Records that describe objects:
— START —

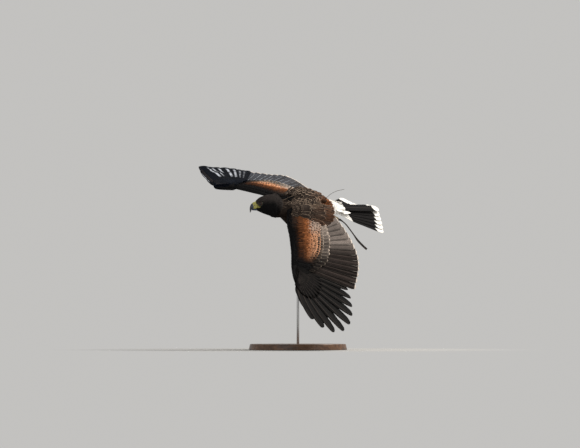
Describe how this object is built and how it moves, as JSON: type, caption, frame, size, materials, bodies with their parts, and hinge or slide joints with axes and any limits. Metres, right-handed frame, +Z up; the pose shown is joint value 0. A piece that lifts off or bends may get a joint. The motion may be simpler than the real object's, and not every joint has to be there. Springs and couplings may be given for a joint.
{
  "type": "harris hawk",
  "caption": "Still life-size Harris hawk in banked flight, wings and tail spread, legs folded back with leather straps, held over a flat round base by a rod.",
  "frame": {"origin": "centre of the underside of the round base, under the rod", "axes": "+Z up; the bird flies towards -X and -Y, 43 degrees from -X towards -Y, banked with its left wing down, so that its back faces -Y"},
  "size_m": [0.5556, 0.6642, 0.564],
  "materials": {
    "plumage": "dark brown body feathers with paler edges on the back",
    "wing_feathers": "dark brown flight feathers with pale tips, chestnut coverts at the shoulder",
    "tail_feathers": "blackish tail with white base and white tips",
    "leg_feathers": "chestnut leg feathers",
    "bill": "blue-grey horn with a black hook and a yellow cere",
    "eye": "dark brown iris, polished",
    "leg_skin": "yellow scaled skin",
    "claw": "black horn",
    "leather": "dark greased leather",
    "tracker": "black moulded case and coated wire",
    "stand_wood": "dark oiled hardwood",
    "stand_steel": "brushed"
  },
  "bodies": {
    "root": {"head": "plumage", "neck": "plumage", "torso": "plumage", "bill_upper": "bill", "bill_lower": "bill", "eye_left": "eye", "eye_right": "eye", "tail": "tail_feathers", "tracker": "tracker", "aerial": "tracker", "stand_base": "stand_wood", "stand_rod": "stand_steel", "wing_left_arm": "wing_feathers", "wing_left_hand": "wing_feathers", "thigh_left": "leg_feathers", "foot_left": "leg_skin", "cuff_left": "leather", "jess_left": "leather", "claw_left_inner": "claw", "claw_left_middle": "claw", "claw_left_outer": "claw", "claw_left_hind": "claw", "wing_right_arm": "wing_feathers", "wing_right_hand": "wing_feathers", "thigh_right": "leg_feathers", "foot_right": "leg_skin", "cuff_right": "leather", "jess_right": "leather", "claw_right_inner": "claw", "claw_right_middle": "claw", "claw_right_outer": "claw", "claw_right_hind": "claw"}
  },
  "joints": []
}
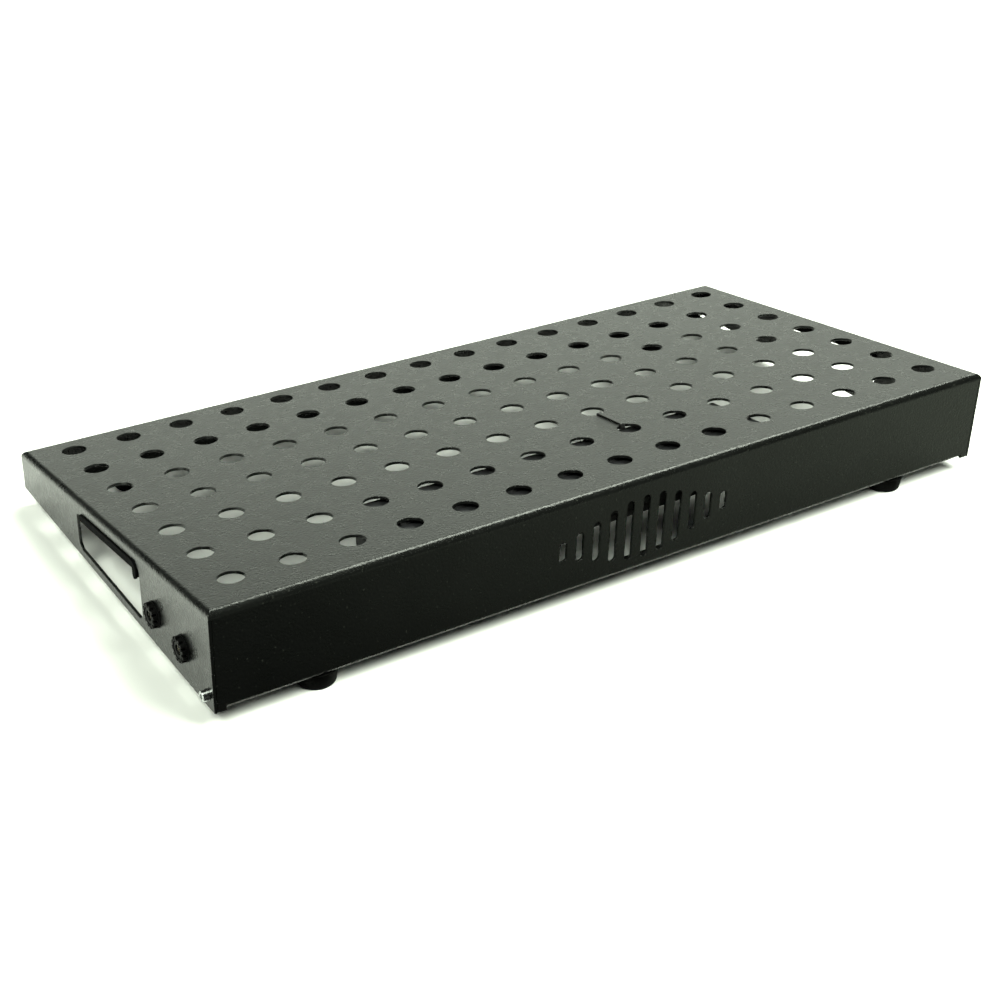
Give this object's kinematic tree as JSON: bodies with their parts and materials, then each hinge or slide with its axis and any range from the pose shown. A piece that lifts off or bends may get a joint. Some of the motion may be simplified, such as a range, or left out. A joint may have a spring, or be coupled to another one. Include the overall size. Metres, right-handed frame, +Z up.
{
  "type": "pedalboard",
  "caption": "Wedge-shaped folded steel pedalboard with a perforated sloping deck, side handle slots, rubber feet, jack sockets and an under-deck power supply.",
  "frame": {"origin": "on the floor plane under the four feet, at the middle of the whole object in X and Y", "axes": "+X along the long walls, from the jack side to the plain side; +Y from the tall wall to the low wall; +Z up"},
  "size_m": [0.6188, 0.308, 0.0778],
  "materials": {
    "powder_coat": "fine-textured satin black powder coat",
    "foot_rubber": "matt moulded rubber",
    "trim_rubber": "matt extruded rubber channel",
    "zinc_steel": "bright zinc plate",
    "tie_nylon": "smooth black nylon",
    "jack_plastic": "matt moulded black plastic",
    "contact_metal": "nickel-plated contact metal",
    "supply_paint": "satin black anodised look",
    "socket_plastic": "black moulded plastic",
    "lamp_lens": "green diffused lens",
    "circuit_board": "solder-masked laminate",
    "converter_epoxy": "potted black case",
    "capacitor_sleeve": "shrink-sleeved can",
    "tape_fabric": "woven hook-and-loop tape"
  },
  "bodies": {
    "chassis": {"cable_tie": "tie_nylon", "corner_nuts": "zinc_steel", "corner_screws": "zinc_steel", "deck_panel": "powder_coat", "foot_low_left": "foot_rubber", "foot_low_right": "foot_rubber", "foot_nuts": "zinc_steel", "foot_screws": "zinc_steel", "foot_tall_left": "foot_rubber", "foot_tall_right": "foot_rubber", "foot_washers": "zinc_steel", "hook_tape": "tape_fabric", "input_jack_body": "jack_plastic", "input_jack_cap": "jack_plastic", "input_jack_nut": "jack_plastic", "input_jack_washer": "jack_plastic", "input_sleeve_contact": "contact_metal", "left_handle_trim": "trim_rubber", "left_wall": "powder_coat", "loop_tape": "tape_fabric", "low_wall": "powder_coat", "output_jack_body": "jack_plastic", "output_jack_cap": "jack_plastic", "output_jack_nut": "jack_plastic", "output_jack_washer": "jack_plastic", "output_sleeve_contact": "contact_metal", "right_handle_trim": "trim_rubber", "right_wall": "powder_coat", "supply_board": "circuit_board", "supply_capacitors": "capacitor_sleeve", "supply_converters": "converter_epoxy", "supply_end_left": "supply_paint", "supply_end_right": "supply_paint", "supply_end_screws": "zinc_steel", "supply_inlet": "socket_plastic", "supply_inlet_pin": "contact_metal", "supply_lamp": "lamp_lens", "supply_outlet_pins": "contact_metal", "supply_outlets": "socket_plastic", "supply_shell": "supply_paint", "tall_wall": "powder_coat"},
    "input_tip_leaf": {"input_tip_spring": "contact_metal"},
    "output_tip_leaf": {"output_tip_spring": "contact_metal"}
  },
  "joints": [
    {"name": "input_tip_flex", "type": "hinge", "parent": "chassis", "child": "input_tip_leaf", "pos_m": [-0.278, -0.075, 0.0386], "axis": [0, 1, 0], "range_deg": [0, 8], "stiffness_Nm_per_rad": 0.15},
    {"name": "output_tip_flex", "type": "hinge", "parent": "chassis", "child": "output_tip_leaf", "pos_m": [-0.278, -0.1164, 0.0386], "axis": [0, 1, 0], "range_deg": [0, 8], "stiffness_Nm_per_rad": 0.15}
  ]
}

— END —

What you need to do: Can you reproduce all the material exactly?

Response to the exercise:
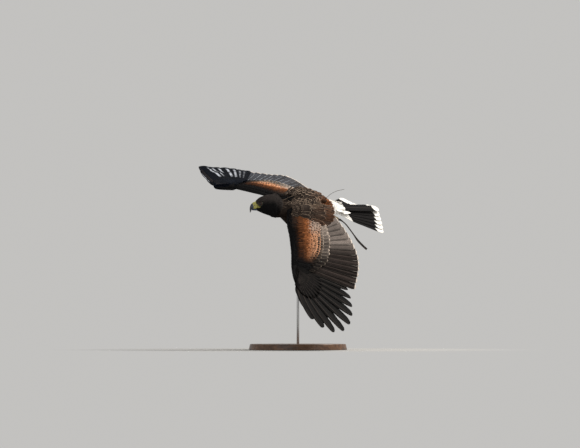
Describe how this object is built and how it moves, as JSON: type, caption, frame, size, materials, bodies with their parts, and hinge or slide joints with axes and any limits. Metres, right-handed frame, +Z up; the pose shown is joint value 0. A piece that lifts off or bends may get a joint. The motion may be simpler than the real object's, and not every joint has to be there. Springs and couplings may be given for a joint.
{
  "type": "harris hawk",
  "caption": "Still life-size Harris hawk in banked flight, wings and tail spread, legs folded back with leather straps, held over a flat round base by a rod.",
  "frame": {"origin": "centre of the underside of the round base, under the rod", "axes": "+Z up; the bird flies towards -X and -Y, 43 degrees from -X towards -Y, banked with its left wing down, so that its back faces -Y"},
  "size_m": [0.5556, 0.6642, 0.564],
  "materials": {
    "plumage": "dark brown body feathers with paler edges on the back",
    "wing_feathers": "dark brown flight feathers with pale tips, chestnut coverts at the shoulder",
    "tail_feathers": "blackish tail with white base and white tips",
    "leg_feathers": "chestnut leg feathers",
    "bill": "blue-grey horn with a black hook and a yellow cere",
    "eye": "dark brown iris, polished",
    "leg_skin": "yellow scaled skin",
    "claw": "black horn",
    "leather": "dark greased leather",
    "tracker": "black moulded case and coated wire",
    "stand_wood": "dark oiled hardwood",
    "stand_steel": "brushed"
  },
  "bodies": {
    "root": {"head": "plumage", "neck": "plumage", "torso": "plumage", "bill_upper": "bill", "bill_lower": "bill", "eye_left": "eye", "eye_right": "eye", "tail": "tail_feathers", "tracker": "tracker", "aerial": "tracker", "stand_base": "stand_wood", "stand_rod": "stand_steel", "wing_left_arm": "wing_feathers", "wing_left_hand": "wing_feathers", "thigh_left": "leg_feathers", "foot_left": "leg_skin", "cuff_left": "leather", "jess_left": "leather", "claw_left_inner": "claw", "claw_left_middle": "claw", "claw_left_outer": "claw", "claw_left_hind": "claw", "wing_right_arm": "wing_feathers", "wing_right_hand": "wing_feathers", "thigh_right": "leg_feathers", "foot_right": "leg_skin", "cuff_right": "leather", "jess_right": "leather", "claw_right_inner": "claw", "claw_right_middle": "claw", "claw_right_outer": "claw", "claw_right_hind": "claw"}
  },
  "joints": []
}
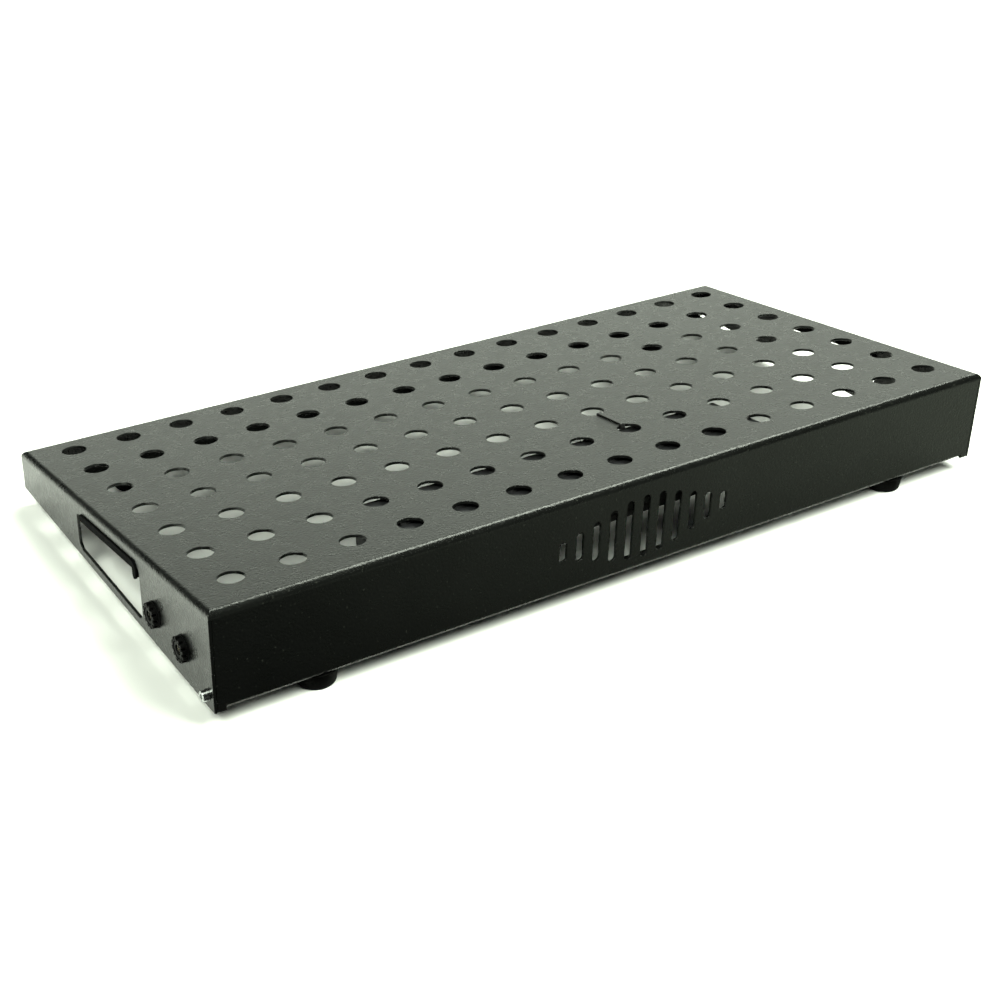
Give this object's kinematic tree as JSON: bodies with their parts and materials, then each hinge or slide with its axis and any range from the pose shown. A piece that lifts off or bends may get a joint. Some of the motion may be simplified, such as a range, or left out. A joint may have a spring, or be coupled to another one. Include the overall size. Metres, right-handed frame, +Z up.
{
  "type": "pedalboard",
  "caption": "Wedge-shaped folded steel pedalboard with a perforated sloping deck, side handle slots, rubber feet, jack sockets and an under-deck power supply.",
  "frame": {"origin": "on the floor plane under the four feet, at the middle of the whole object in X and Y", "axes": "+X along the long walls, from the jack side to the plain side; +Y from the tall wall to the low wall; +Z up"},
  "size_m": [0.6188, 0.308, 0.0778],
  "materials": {
    "powder_coat": "fine-textured satin black powder coat",
    "foot_rubber": "matt moulded rubber",
    "trim_rubber": "matt extruded rubber channel",
    "zinc_steel": "bright zinc plate",
    "tie_nylon": "smooth black nylon",
    "jack_plastic": "matt moulded black plastic",
    "contact_metal": "nickel-plated contact metal",
    "supply_paint": "satin black anodised look",
    "socket_plastic": "black moulded plastic",
    "lamp_lens": "green diffused lens",
    "circuit_board": "solder-masked laminate",
    "converter_epoxy": "potted black case",
    "capacitor_sleeve": "shrink-sleeved can",
    "tape_fabric": "woven hook-and-loop tape"
  },
  "bodies": {
    "chassis": {"cable_tie": "tie_nylon", "corner_nuts": "zinc_steel", "corner_screws": "zinc_steel", "deck_panel": "powder_coat", "foot_low_left": "foot_rubber", "foot_low_right": "foot_rubber", "foot_nuts": "zinc_steel", "foot_screws": "zinc_steel", "foot_tall_left": "foot_rubber", "foot_tall_right": "foot_rubber", "foot_washers": "zinc_steel", "hook_tape": "tape_fabric", "input_jack_body": "jack_plastic", "input_jack_cap": "jack_plastic", "input_jack_nut": "jack_plastic", "input_jack_washer": "jack_plastic", "input_sleeve_contact": "contact_metal", "left_handle_trim": "trim_rubber", "left_wall": "powder_coat", "loop_tape": "tape_fabric", "low_wall": "powder_coat", "output_jack_body": "jack_plastic", "output_jack_cap": "jack_plastic", "output_jack_nut": "jack_plastic", "output_jack_washer": "jack_plastic", "output_sleeve_contact": "contact_metal", "right_handle_trim": "trim_rubber", "right_wall": "powder_coat", "supply_board": "circuit_board", "supply_capacitors": "capacitor_sleeve", "supply_converters": "converter_epoxy", "supply_end_left": "supply_paint", "supply_end_right": "supply_paint", "supply_end_screws": "zinc_steel", "supply_inlet": "socket_plastic", "supply_inlet_pin": "contact_metal", "supply_lamp": "lamp_lens", "supply_outlet_pins": "contact_metal", "supply_outlets": "socket_plastic", "supply_shell": "supply_paint", "tall_wall": "powder_coat"},
    "input_tip_leaf": {"input_tip_spring": "contact_metal"},
    "output_tip_leaf": {"output_tip_spring": "contact_metal"}
  },
  "joints": [
    {"name": "input_tip_flex", "type": "hinge", "parent": "chassis", "child": "input_tip_leaf", "pos_m": [-0.278, -0.075, 0.0386], "axis": [0, 1, 0], "range_deg": [0, 8], "stiffness_Nm_per_rad": 0.15},
    {"name": "output_tip_flex", "type": "hinge", "parent": "chassis", "child": "output_tip_leaf", "pos_m": [-0.278, -0.1164, 0.0386], "axis": [0, 1, 0], "range_deg": [0, 8], "stiffness_Nm_per_rad": 0.15}
  ]
}